Abstract

Since the 1960s, the Independent Life Movement has demanded personal assistance as a right for people with disabilities to access autonomy. In turn, feminist movements have shown a special concern for the care and profile of the providers. Both postures have created tensions around the provision of personal assistance and care for people with disabilities. To know and analyze the scientific evidence regarding approaches to personal assistance and care for people with disabilities. An Integrative Literature Review using five databases: Dialnet, Scielo, PubMed, Scopus, and Web of Science. The Boolean combinations were: "Personal assistance AND disability"; "Personal assistance AND care AND disability"; "Care AND disability" in English, and "Asistencia personal AND discapacidad"; "Asistencia personal AND cuidados AND discapacidad"; "Cuidados AND discapacidad" in Spanish.
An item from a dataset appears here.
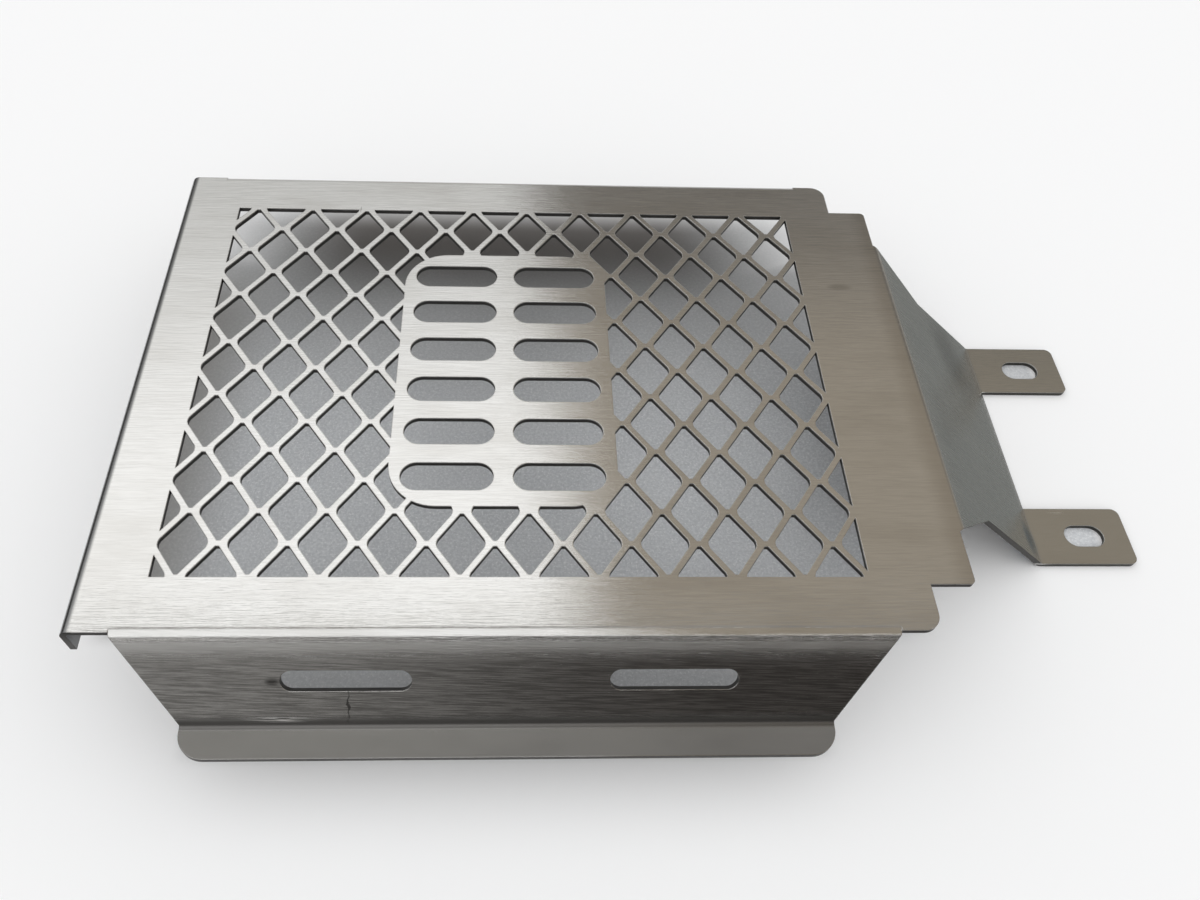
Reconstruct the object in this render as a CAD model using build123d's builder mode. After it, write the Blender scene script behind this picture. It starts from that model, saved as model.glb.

A total of 31 scientific articles were obtained. A content analysis was then, with five analysis dimensions emerging. The articles approached the positive aspects of personal assistance. Others established the need for more resources in order to not be an exclusive reality for developed countries. Profiles were made of racialized, young, migrant women as the identity behind (informal) care. From the perspective of a feminist disability care ethic, new forms of providing care are proposed, by changing the focus from individual and family responsibility, towards a social and collective focus. The evidence analyzed considers various dimensions of the epistemo-political tension between personal assistance and care. The meeting point between both perspectives is interdependence and autonomy; on the one side, for people with disabilities, and on the other, for the women profiled as the main caregivers.